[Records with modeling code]
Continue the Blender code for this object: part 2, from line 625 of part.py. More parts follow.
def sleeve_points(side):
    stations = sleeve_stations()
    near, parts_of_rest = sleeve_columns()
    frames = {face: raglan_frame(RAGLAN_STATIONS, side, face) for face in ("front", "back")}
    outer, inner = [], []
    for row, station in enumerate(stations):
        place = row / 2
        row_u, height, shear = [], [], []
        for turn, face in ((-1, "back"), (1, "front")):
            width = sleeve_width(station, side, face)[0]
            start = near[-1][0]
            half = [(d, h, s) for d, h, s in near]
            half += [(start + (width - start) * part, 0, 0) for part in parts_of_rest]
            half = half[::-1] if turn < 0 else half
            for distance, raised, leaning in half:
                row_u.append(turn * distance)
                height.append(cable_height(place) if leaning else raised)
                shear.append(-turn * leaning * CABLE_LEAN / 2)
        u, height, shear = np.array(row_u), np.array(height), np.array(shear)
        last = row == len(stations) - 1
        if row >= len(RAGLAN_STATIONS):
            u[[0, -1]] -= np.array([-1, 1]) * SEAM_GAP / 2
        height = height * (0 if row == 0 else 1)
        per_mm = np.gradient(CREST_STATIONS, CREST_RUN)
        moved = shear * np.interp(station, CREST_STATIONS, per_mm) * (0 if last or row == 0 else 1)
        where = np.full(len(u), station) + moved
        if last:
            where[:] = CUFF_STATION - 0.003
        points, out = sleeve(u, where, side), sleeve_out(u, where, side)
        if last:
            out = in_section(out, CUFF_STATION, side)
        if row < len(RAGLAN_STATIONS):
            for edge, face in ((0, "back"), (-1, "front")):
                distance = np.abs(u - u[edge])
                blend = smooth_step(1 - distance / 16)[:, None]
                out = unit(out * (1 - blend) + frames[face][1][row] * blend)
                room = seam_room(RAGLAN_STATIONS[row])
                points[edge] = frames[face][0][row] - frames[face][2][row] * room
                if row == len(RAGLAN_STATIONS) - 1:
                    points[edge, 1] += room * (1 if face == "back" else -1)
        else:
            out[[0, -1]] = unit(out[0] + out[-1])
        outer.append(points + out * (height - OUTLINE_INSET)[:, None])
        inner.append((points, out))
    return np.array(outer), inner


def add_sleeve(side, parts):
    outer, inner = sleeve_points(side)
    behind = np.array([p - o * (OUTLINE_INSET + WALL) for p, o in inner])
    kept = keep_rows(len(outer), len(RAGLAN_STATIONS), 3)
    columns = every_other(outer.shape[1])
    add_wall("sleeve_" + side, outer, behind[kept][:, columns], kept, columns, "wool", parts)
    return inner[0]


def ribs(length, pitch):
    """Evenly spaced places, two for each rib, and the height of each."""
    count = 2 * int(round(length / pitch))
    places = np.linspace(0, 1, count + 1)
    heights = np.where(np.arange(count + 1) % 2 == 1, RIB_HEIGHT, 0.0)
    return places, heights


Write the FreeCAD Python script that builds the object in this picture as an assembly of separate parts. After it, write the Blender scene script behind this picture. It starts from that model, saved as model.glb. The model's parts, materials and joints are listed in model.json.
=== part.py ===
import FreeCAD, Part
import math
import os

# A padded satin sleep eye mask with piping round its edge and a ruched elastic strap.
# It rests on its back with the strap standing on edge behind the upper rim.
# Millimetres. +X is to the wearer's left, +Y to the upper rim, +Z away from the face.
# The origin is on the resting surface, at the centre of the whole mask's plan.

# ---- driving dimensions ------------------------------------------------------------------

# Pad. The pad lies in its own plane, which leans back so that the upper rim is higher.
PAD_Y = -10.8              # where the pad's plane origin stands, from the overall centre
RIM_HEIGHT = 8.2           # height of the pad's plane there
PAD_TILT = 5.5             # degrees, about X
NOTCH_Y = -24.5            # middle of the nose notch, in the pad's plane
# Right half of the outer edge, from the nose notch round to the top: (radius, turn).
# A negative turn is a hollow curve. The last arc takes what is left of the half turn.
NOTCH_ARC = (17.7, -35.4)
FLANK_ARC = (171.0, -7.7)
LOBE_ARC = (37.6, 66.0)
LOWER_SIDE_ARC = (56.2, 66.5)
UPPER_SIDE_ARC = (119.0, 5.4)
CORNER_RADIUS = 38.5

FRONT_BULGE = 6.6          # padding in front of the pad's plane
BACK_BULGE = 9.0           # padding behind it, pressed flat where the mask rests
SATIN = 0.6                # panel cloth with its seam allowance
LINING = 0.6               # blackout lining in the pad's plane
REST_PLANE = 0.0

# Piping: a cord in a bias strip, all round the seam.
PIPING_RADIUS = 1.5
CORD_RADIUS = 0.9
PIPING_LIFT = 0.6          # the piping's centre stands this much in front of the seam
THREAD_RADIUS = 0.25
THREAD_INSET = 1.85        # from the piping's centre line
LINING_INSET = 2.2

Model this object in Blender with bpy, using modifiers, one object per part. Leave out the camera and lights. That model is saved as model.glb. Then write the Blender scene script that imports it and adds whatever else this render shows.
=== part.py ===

### WHAT IS EXPECTED
From the records above, transcribe without alteration every line from the one with "Write the FreeCAD" to the one with "REST_PLANE = 0.0", inclusive.

### EXERCISE RESULT
Write the FreeCAD Python script that builds the object in this picture as an assembly of separate parts. After it, write the Blender scene script behind this picture. It starts from that model, saved as model.glb. The model's parts, materials and joints are listed in model.json.
=== part.py ===
import FreeCAD, Part
import math
import os

# A padded satin sleep eye mask with piping round its edge and a ruched elastic strap.
# It rests on its back with the strap standing on edge behind the upper rim.
# Millimetres. +X is to the wearer's left, +Y to the upper rim, +Z away from the face.
# The origin is on the resting surface, at the centre of the whole mask's plan.

# ---- driving dimensions ------------------------------------------------------------------

# Pad. The pad lies in its own plane, which leans back so that the upper rim is higher.
PAD_Y = -10.8              # where the pad's plane origin stands, from the overall centre
RIM_HEIGHT = 8.2           # height of the pad's plane there
PAD_TILT = 5.5             # degrees, about X
NOTCH_Y = -24.5            # middle of the nose notch, in the pad's plane
# Right half of the outer edge, from the nose notch round to the top: (radius, turn).
# A negative turn is a hollow curve. The last arc takes what is left of the half turn.
NOTCH_ARC = (17.7, -35.4)
FLANK_ARC = (171.0, -7.7)
LOBE_ARC = (37.6, 66.0)
LOWER_SIDE_ARC = (56.2, 66.5)
UPPER_SIDE_ARC = (119.0, 5.4)
CORNER_RADIUS = 38.5

FRONT_BULGE = 6.6          # padding in front of the pad's plane
BACK_BULGE = 9.0           # padding behind it, pressed flat where the mask rests
SATIN = 0.6                # panel cloth with its seam allowance
LINING = 0.6               # blackout lining in the pad's plane
REST_PLANE = 0.0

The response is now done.